Reproduce only this span: the line containing "obj.parent = None", the line containing "cad_parts[member].parent = rigid_bodies[body]", and every line between them, all exactly as given.

=-=-=

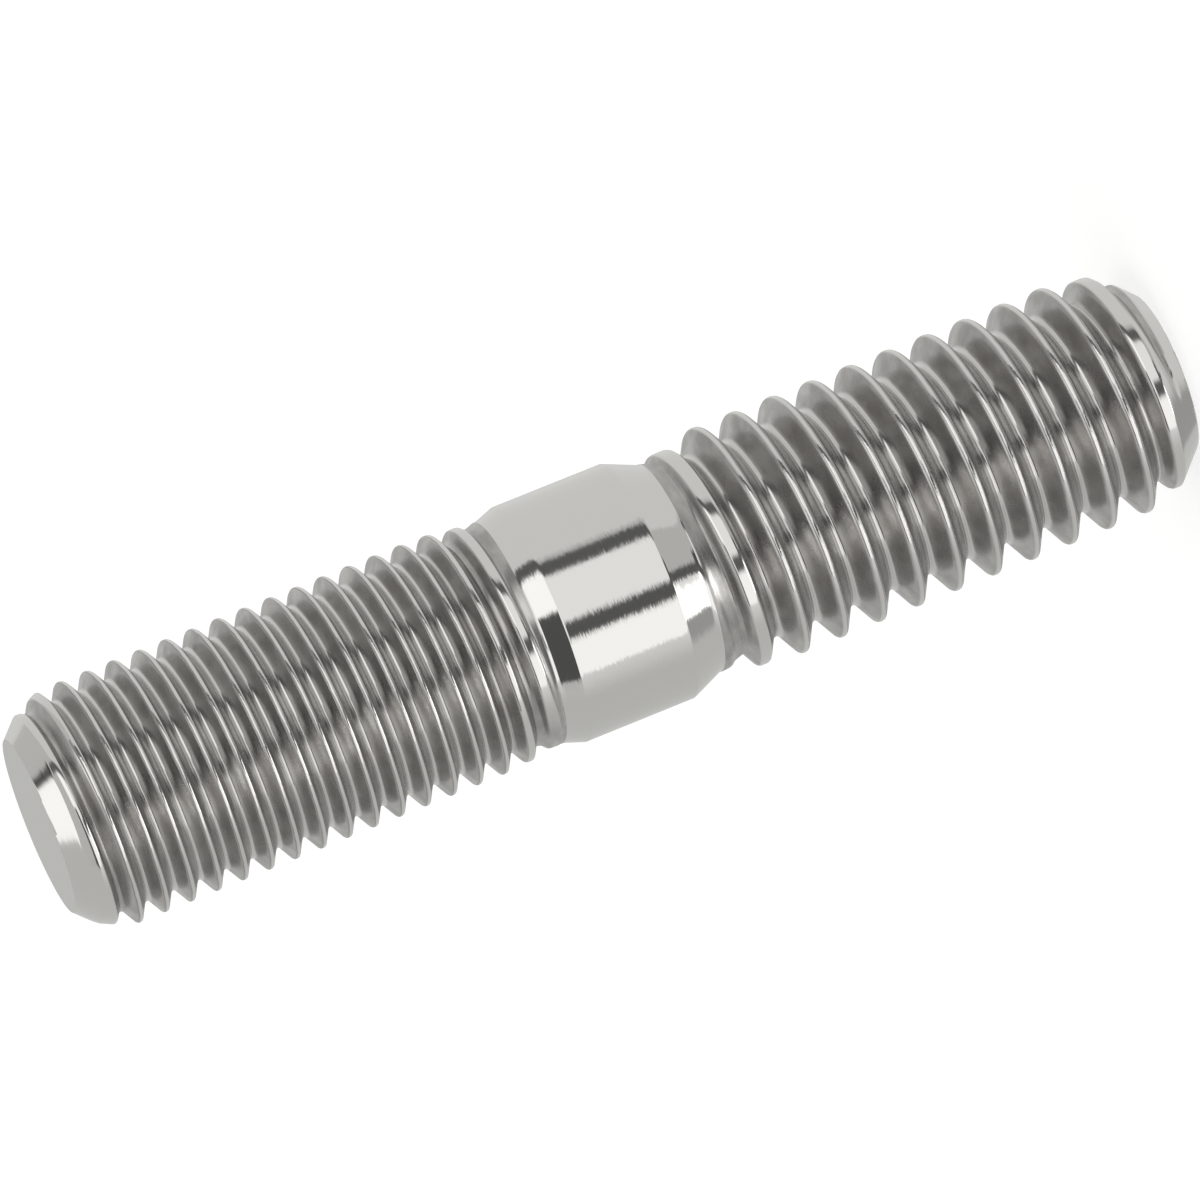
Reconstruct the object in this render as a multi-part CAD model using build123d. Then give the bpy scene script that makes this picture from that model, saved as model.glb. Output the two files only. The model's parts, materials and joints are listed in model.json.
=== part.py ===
from build123d import *

import os
from math import ceil, radians, tan

# A stud bolt turned and thread-rolled from one bar, with a coarse thread below and a fine one above.
# It stands on its coarse end: z = 0 is that end's face and Z is the axis. Millimetres and degrees.
# The coarse thread has its true helical form, and the fine one is the solid that its crests fill.

# Both threads are 60 degree unified threads of one nominal size, 3/8 inch, and right-handed
thread_diameter = 9.44
thread_angle = 60

# Coarse end, 16 turns to the inch
coarse_pitch = 25.4 / 16
coarse_length = 20.05
coarse_runout = 2.25
coarse_face_diameter = 6.4
coarse_lead_diameter = 8.4
coarse_lead_angle = 17
coarse_neck_diameter = 8.36
coarse_crest_offset = 0.14

# Fine end, 24 turns to the inch
fine_pitch = 25.4 / 24
fine_length = 19.44
fine_runout = 2.0
fine_face_diameter = 6.92
fine_lead_diameter = 8.3
fine_lead_angle = 26
fine_neck_diameter = 8.9

# Plain shank between the threads, and the cones that lead down from it to the necks
shank_diameter = 9.46
shank_length = 4.4
coarse_shoulder = 1.35
fine_shoulder = 0.86

# Both ends: a turned chamfer as far as the lead diameter, then the first turns rise to full crest
chamfer_angle = 45

# The crests go down to the neck's diameter, which is kept over this length
neck_length = 0.35

# The groove's bottom comes up on a cone, as the end of the dies leaves it, and stops short of the shoulder
exit_angle = 16
neck_land = 0.05

# The groove's cutting tool stands this far outside the crests
tool_clearance = 0.1

stud_length = coarse_length + coarse_shoulder + shank_length + fine_shoulder + fine_length
crest_radius = thread_diameter / 2
flank_slope = tan(radians(thread_angle / 2))


def root_radius(pitch):
    """Radius at the bottom of the groove, 17/24 of the sharp height down."""
    return crest_radius - 17 / 24 * pitch / (2 * flank_slope)


def turned(outline):
    """A solid turned about Z from its (radius, height) points."""
    with BuildPart() as piece:
        with BuildSketch(Plane.XZ):
            with BuildLine():
                Polyline(*outline, close=True)
            make_face()
        revolve(axis=Axis.Z)
    return piece.part


def end_outline(length, runout, face_diameter, lead_diameter, lead_angle, neck_diameter):
    """(radius, height) points of one end, from its face at height 0 to the end of its neck."""
    face = face_diameter / 2
    lead = lead_diameter / 2
    neck = neck_diameter / 2
    chamfer_height = (lead - face) / tan(radians(chamfer_angle))
    lead_height = (crest_radius - lead) / tan(radians(lead_angle))
    return [
        (face, 0),
        (lead, chamfer_height),
        (crest_radius, chamfer_height + lead_height),
        (crest_radius, length - runout),
        (neck, length - neck_length),
        (neck, length),
    ]


def turned_blank():
    """The whole stud before its grooves are made, turned about Z."""
    coarse = end_outline(
        coarse_length,
        coarse_runout,
        coarse_face_diameter,
        coarse_lead_diameter,
        coarse_lead_angle,
        coarse_neck_diameter,
    )
    fine = end_outline(
        fine_length,
        fine_runout,
        fine_face_diameter,
        fine_lead_diameter,
        fine_lead_angle,
        fine_neck_diameter,
    )
    shank_start = coarse_length + coarse_shoulder
    outline = [
        (0, 0),
        *coarse,
        (shank_diameter / 2, shank_start),
        (shank_diameter / 2, shank_start + shank_length),
        *[(radius, stud_length - height) for radius, height in reversed(fine)],
        (0, stud_length),
    ]
    return turned(outline)


def helix(pitch, radius, turns, height, angle):
    """A right-hand helix that starts at a height and angle."""
    return Location((0, 0, height), (0, 0, angle)) * Edge.make_helix(pitch, turns * pitch, radius)


def groove(pitch, length, neck_diameter, crest_offset):
    """What is removed between the turns of one thread, from beyond the end face at z = 0 to the neck.

    The section is a V with a flat bottom and the flats of the crests left between its turns. Near the
    neck its bottom is cut short by the exit cone, so it comes out of the blank as it goes round.
    """
    root = root_radius(pitch)
    top = crest_radius + tool_clearance / 2
    crest_flat = pitch / 8
    top_half = (pitch - crest_flat) / 2 + (top - crest_radius) * flank_slope
    root_half = top_half - (top - root) * flank_slope
    section = [(root, -root_half), (root, root_half), (top, top_half), (top, -top_half)]

    # The groove's middle starts one turn and a half below a crest that lies on the +X side
    height = crest_offset - 1.5 * pitch
    turns = (length - height) / pitch + 1
    count = ceil(turns)
    stretch = turns / count
    faces = []
    caps = []
    for i in range(count):
        start = height + i * stretch * pitch
        edges = [helix(pitch, r, stretch, start + z, i * stretch * 360) for r, z in section]
        faces += [Face.make_surface_from_curves(a, b) for a, b in zip(edges, edges[1:] + edges[:1])]
        caps += [[edge @ 0 for edge in edges], [edge @ 1 for edge in edges]]
    faces += [Face(Wire.make_polygon(caps[0])), Face(Wire.make_polygon(caps[-1]))]
    winding = Solid(Shell(faces))

    exit_slope = tan(radians(exit_angle))
    neck = neck_diameter / 2
    exit_start = length - neck_land - (neck - root) / exit_slope
    outside = 2 * crest_radius
    kept = [
        (0, exit_start),
        (root, exit_start),
        (neck + neck_land * exit_slope, length),
        (outside, length),
        (outside, length + outside),
        (0, length + outside),
    ]
    return winding - turned(kept)


coarse_groove = groove(coarse_pitch, coarse_length, coarse_neck_diameter, coarse_crest_offset)
stud_bolt = turned_blank() - coarse_groove
stud_bolt.label = "stud_bolt"

os.makedirs("parts", exist_ok=True)
export_step(stud_bolt, "parts/stud_bolt.step")
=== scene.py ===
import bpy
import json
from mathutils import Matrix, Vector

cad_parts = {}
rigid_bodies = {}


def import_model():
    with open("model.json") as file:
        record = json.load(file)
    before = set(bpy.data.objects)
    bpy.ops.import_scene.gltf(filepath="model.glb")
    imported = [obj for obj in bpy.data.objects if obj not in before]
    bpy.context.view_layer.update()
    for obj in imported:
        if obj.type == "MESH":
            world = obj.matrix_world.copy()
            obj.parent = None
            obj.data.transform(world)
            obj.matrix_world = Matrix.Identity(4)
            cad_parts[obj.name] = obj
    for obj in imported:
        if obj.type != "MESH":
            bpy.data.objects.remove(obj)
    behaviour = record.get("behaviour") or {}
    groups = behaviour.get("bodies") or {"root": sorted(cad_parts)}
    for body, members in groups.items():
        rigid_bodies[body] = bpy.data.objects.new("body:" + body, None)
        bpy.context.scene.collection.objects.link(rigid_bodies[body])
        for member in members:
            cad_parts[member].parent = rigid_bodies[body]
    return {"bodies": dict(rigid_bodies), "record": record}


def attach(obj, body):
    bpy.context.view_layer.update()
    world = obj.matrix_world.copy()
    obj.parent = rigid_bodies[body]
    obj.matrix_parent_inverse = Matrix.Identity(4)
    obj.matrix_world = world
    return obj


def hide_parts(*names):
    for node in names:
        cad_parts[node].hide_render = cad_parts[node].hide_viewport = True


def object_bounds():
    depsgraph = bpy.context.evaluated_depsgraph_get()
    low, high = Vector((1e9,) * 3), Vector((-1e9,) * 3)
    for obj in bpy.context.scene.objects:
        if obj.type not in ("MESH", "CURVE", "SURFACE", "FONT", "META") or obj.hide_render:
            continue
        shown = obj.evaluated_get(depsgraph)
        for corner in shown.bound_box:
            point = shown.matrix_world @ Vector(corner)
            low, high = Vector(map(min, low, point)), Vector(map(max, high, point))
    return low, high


bl_info = {
    "name": "Stud bolt",
    "version": (1, 0, 0),
    "blender": (4, 5, 0),
    "location": "3D View > Sidebar > Stud bolt",
    "description": "A rolled and ground stainless steel stud bolt, with its stage",
    "category": "Object",
}

import json
from math import cos, pi, radians, sin, tan

import bpy
from bpy.props import FloatProperty, FloatVectorProperty, IntProperty, PointerProperty
from mathutils import Matrix, Vector

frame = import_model()
CAD_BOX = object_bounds()

MM = 0.001
INCH = 25.4 * MM
NODE = "stud_bolt"
BODY = next(iter(frame["bodies"]))
MOUNTS = {mount["name"]: mount for mount in frame["record"]["mounts"]}

# Both threads are 60 degree unified threads: heights are shares of the sharp V's height
FLANK_SLOPE = tan(radians(60))
SHARP_HEIGHT = cos(radians(30))
CREST_ROUND = 1 / 8
ROOT_ROUND = 1 / 6

MATH = "ShaderNodeMath"


def linear(colour):
    """An sRGB hex colour as linear red, green, blue and alpha."""
    parts = [int(colour[i : i + 2], 16) / 255 for i in (1, 3, 5)]
    return (*[c / 12.92 if c <= 0.04045 else ((c + 0.055) / 1.055) ** 2.4 for c in parts], 1)


def add(tree, kind, inputs=(), **settings):
    """Adds a node with its settings, and sets or links its inputs, given in order or by name."""
    node = tree.nodes.new(kind)
    for name, value in settings.items():
        setattr(node, name, value)
    for key, value in inputs.items() if isinstance(inputs, dict) else enumerate(inputs):
        if isinstance(value, bpy.types.Node):
            value = value.outputs[0]
        if isinstance(value, bpy.types.NodeSocket):
            tree.links.new(value, node.inputs[key])
        elif value is not None:
            node.inputs[key].default_value = value
    return node


def mount_place(name):
    """(lower end, upper end, radius) of a mount on the axis, in metres."""
    mount = MOUNTS[name]
    half = mount["dims"]["length_mm"] * MM / 2
    return mount["pos_m"][2] - half, mount["pos_m"][2] + half, mount["dims"]["r_mm"] * MM


STUD_LENGTH = CAD_BOX[1].z
SHANK_START, SHANK_END, SHANK_RADIUS = mount_place("shank")
COARSE_FULL = mount_place("coarse_thread")[1]
FINE_FULL = STUD_LENGTH - mount_place("fine_thread")[0]
CREST_RADIUS = mount_place("coarse_thread")[2]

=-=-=

- Worked solution -
            obj.parent = None
            obj.data.transform(world)
            obj.matrix_world = Matrix.Identity(4)
            cad_parts[obj.name] = obj
    for obj in imported:
        if obj.type != "MESH":
            bpy.data.objects.remove(obj)
    behaviour = record.get("behaviour") or {}
    groups = behaviour.get("bodies") or {"root": sorted(cad_parts)}
    for body, members in groups.items():
        rigid_bodies[body] = bpy.data.objects.new("body:" + body, None)
        bpy.context.scene.collection.objects.link(rigid_bodies[body])
        for member in members:
            cad_parts[member].parent = rigid_bodies[body]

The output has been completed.